● **GIVEN TASK**
Exactly reproduce the lines that follow.

● **SOURCE MATERIAL**
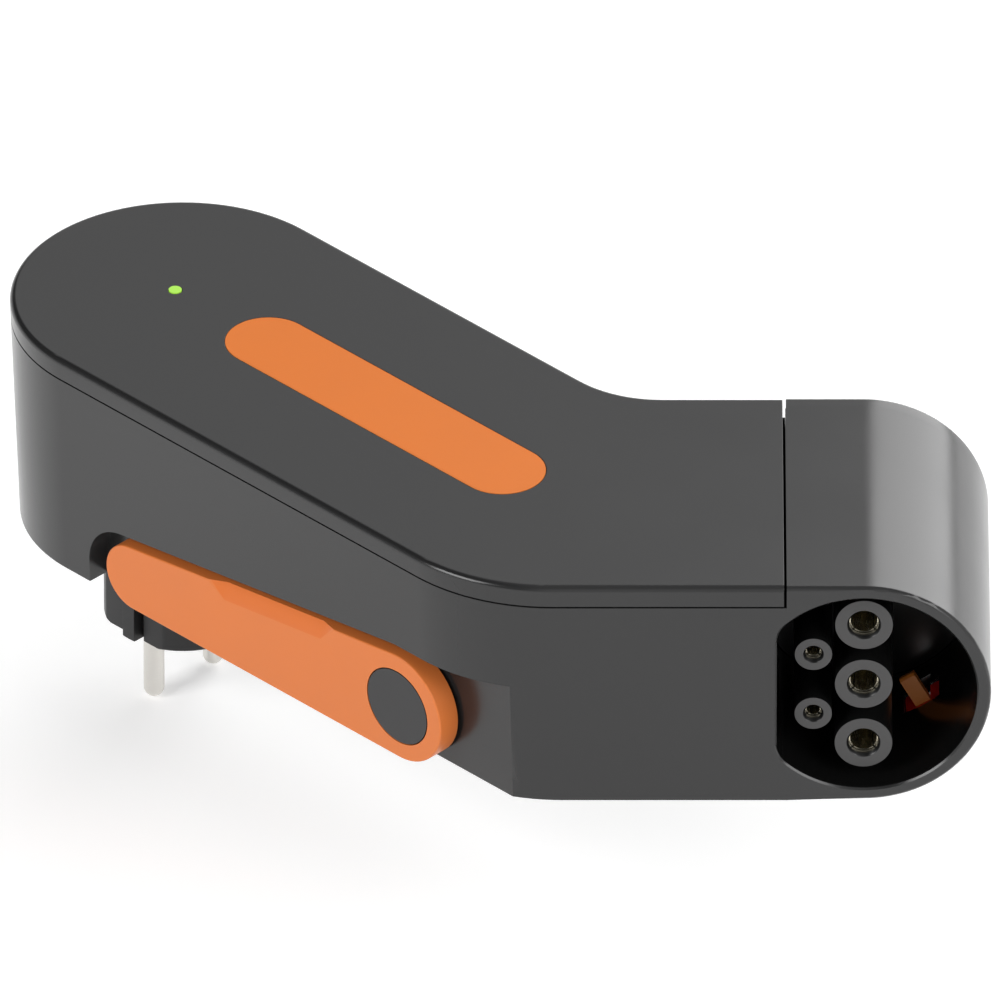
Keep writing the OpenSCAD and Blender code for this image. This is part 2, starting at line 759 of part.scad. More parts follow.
// Barrel at a place on the socket, bored for its sleeve, with a drafted lip and a wider mouth
module barrel(p, r, bore) {
  lip_r = bore + lip_play;
  translate([p[0], p[1], 0]) rotate_extrude() polygon([
    [r, -socket_depth], [r, -barrel_back], [bore + mouth_w, -barrel_back],
    [lip_r, -barrel_back - mouth_l], [lip_r + lip_draft, -barrel_back - lip],
    [bore + sleeve_t + run_gap, -barrel_back - lip], [bore + sleeve_t + run_gap, -socket_depth]
  ]);
}

// Plate at the cavity's back, with a hole behind each barrel
module socket_insert() color([0.3, 0.3, 0.31]) {
  at_socket() difference() {
    translate([0, 0, -socket_depth - insert_t]) linear_extrude(height = insert_t) polygon(socket_outline(-slip));
    for (p = power_places) translate([p[0], p[1], -body_w])
      cylinder(r = power_bore + sleeve_t + run_gap, h = body_w);
    for (p = signal_places) translate([p[0], p[1], -body_w])
      cylinder(r = signal_bore + sleeve_t + run_gap, h = body_w);
    for (t = insert_angles) rotate([0, 0, t]) translate([insert_screw_at, 0, -socket_depth - insert_t - cut])
      cylinder(r = insert_screw_r + run_gap, h = insert_t);
  }
}

module power_barrels() color([0.3, 0.3, 0.31]) {
  for (p = power_places) at_socket() barrel(p, power_r, power_bore);
}

module signal_barrels() color([0.3, 0.3, 0.31]) {
  for (p = signal_places) at_socket() barrel(p, signal_r, signal_bore);
}

module insert_screws() color(steel) {
  for (t = insert_angles) at_socket() rotate([0, 0, t])
    translate([insert_screw_at, 0, -socket_depth - insert_t - ledge_t]) rotate([180, 0, 0])
      screw(insert_screw_r, ledge_t + insert_t - 1.5, 2, 1.6);
}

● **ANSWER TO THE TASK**
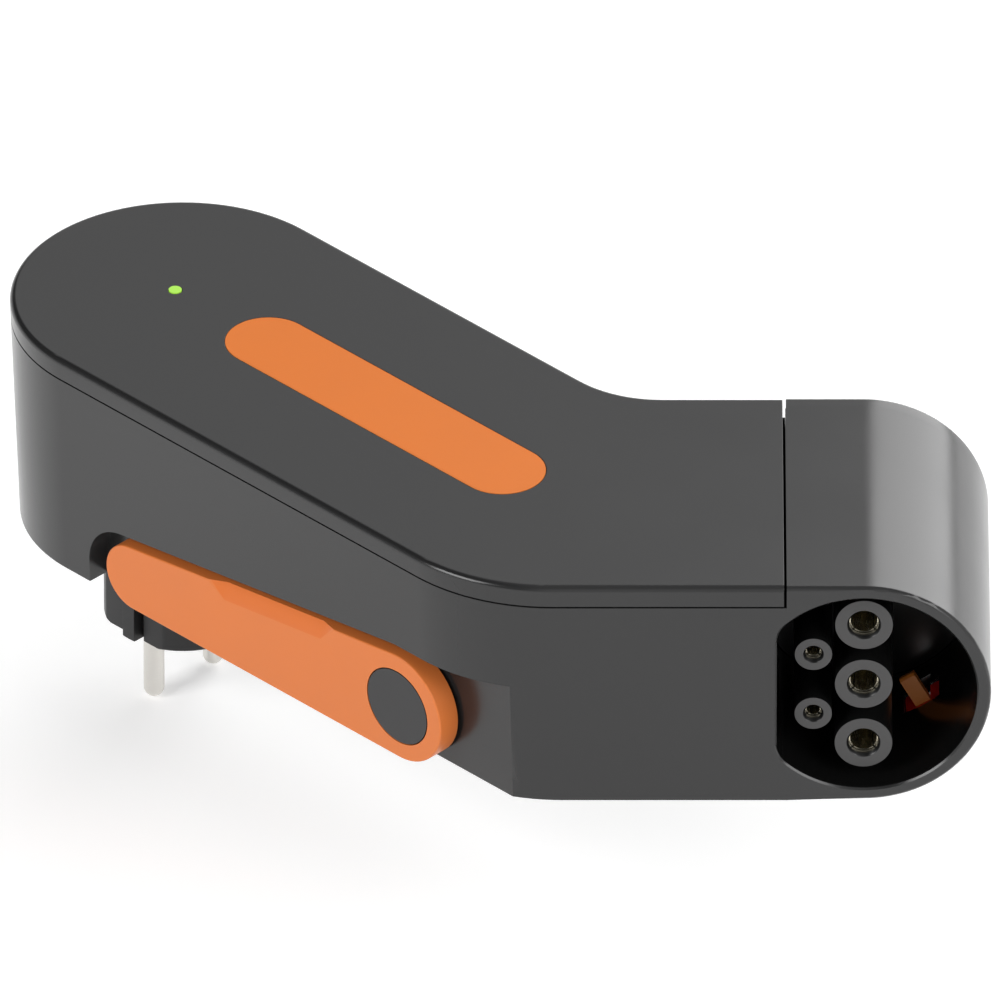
Keep writing the OpenSCAD and Blender code for this image. This is part 2, starting at line 759 of part.scad. More parts follow.
// Barrel at a place on the socket, bored for its sleeve, with a drafted lip and a wider mouth
module barrel(p, r, bore) {
  lip_r = bore + lip_play;
  translate([p[0], p[1], 0]) rotate_extrude() polygon([
    [r, -socket_depth], [r, -barrel_back], [bore + mouth_w, -barrel_back],
    [lip_r, -barrel_back - mouth_l], [lip_r + lip_draft, -barrel_back - lip],
    [bore + sleeve_t + run_gap, -barrel_back - lip], [bore + sleeve_t + run_gap, -socket_depth]
  ]);
}

// Plate at the cavity's back, with a hole behind each barrel
module socket_insert() color([0.3, 0.3, 0.31]) {
  at_socket() difference() {
    translate([0, 0, -socket_depth - insert_t]) linear_extrude(height = insert_t) polygon(socket_outline(-slip));
    for (p = power_places) translate([p[0], p[1], -body_w])
      cylinder(r = power_bore + sleeve_t + run_gap, h = body_w);
    for (p = signal_places) translate([p[0], p[1], -body_w])
      cylinder(r = signal_bore + sleeve_t + run_gap, h = body_w);
    for (t = insert_angles) rotate([0, 0, t]) translate([insert_screw_at, 0, -socket_depth - insert_t - cut])
      cylinder(r = insert_screw_r + run_gap, h = insert_t);
  }
}

module power_barrels() color([0.3, 0.3, 0.31]) {
  for (p = power_places) at_socket() barrel(p, power_r, power_bore);
}

module signal_barrels() color([0.3, 0.3, 0.31]) {
  for (p = signal_places) at_socket() barrel(p, signal_r, signal_bore);
}

module insert_screws() color(steel) {
  for (t = insert_angles) at_socket() rotate([0, 0, t])
    translate([insert_screw_at, 0, -socket_depth - insert_t - ledge_t]) rotate([180, 0, 0])
      screw(insert_screw_r, ledge_t + insert_t - 1.5, 2, 1.6);
}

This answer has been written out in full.